In all but a VERY small few of them, there's nothing there in terms of creative identity (fucking
Edgar Wright was too "risque" and too left of the dial for the Disney suits to allow near these movies: and I absolutely love Wright as much as the next person, but Jodorowsky he isn't), nothing there in terms of genuine diversity or depth (unless you somehow just don't watch very many other movies outside of family friendly blockbusters: a suspicious recurring trend among many, though not all of course, MCU fans). Hell there's nothing there even in terms of cheap thrills; unless sterile, cartoonish CG monsters and robots bloodlessly smashing each other into buildings without almost anyone ever getting seriously hurt is enough to get your blood pumping, then by all means...
These are gonna be the kinds of movies that (again, if this era and zeitgeist of summer blockbusters reigning over all other movies ever somehow collapses in on itself someday) at least a decent swath of the generation after millennials, once they hit their teen years especially, are probably gonna roll their eyes at and cringe in embarrassment from their whitebread goober parents' non-stop continued raving about them.
And no: this doesn't mean that I'm in any which way a DC movie fan either... those movies are somehow even WAY worse than Marvel's. Mostly because they have such embarrassingly junior highschool-levels of pretensions at (completely faux, shallow, and illusory) edgy profundity despite their being just as equally vapid (and ultimately safe and not all that
actually edgy) as Marvel's output. Except for Justice League, which ditches any and all such pretensions and is basically just a xeroxed photocopy of The Avengers with DC's characters haphazardly tacked onto it instead.

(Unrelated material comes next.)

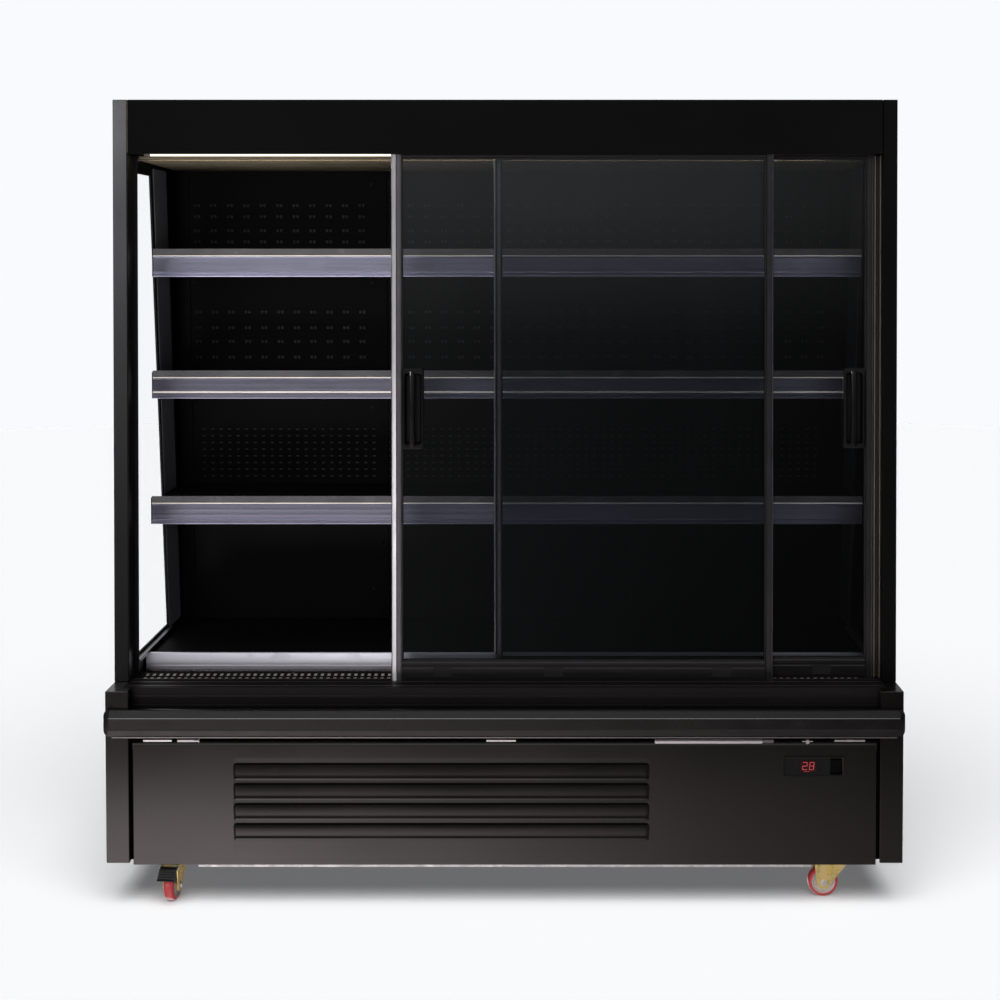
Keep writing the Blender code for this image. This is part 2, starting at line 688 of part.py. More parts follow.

I can probably count on just one hand the number of superhero movies over the years than have genuinely hit the mark and presents themselves as actual film-films rather than a hollowed-out, watered-down facsimile that plays out more like a glorified amusement park ride at Disney World rather than an actual movie (most recent go-to on that score is easily Logan:
that movie was indeed the real deal). The vast majority of the genre is, unfortunately, just tedious fluff; and not even INTERESTING fluff at that. Just thoroughly generic and made to please everyone and offend no one: which is basically anti-art.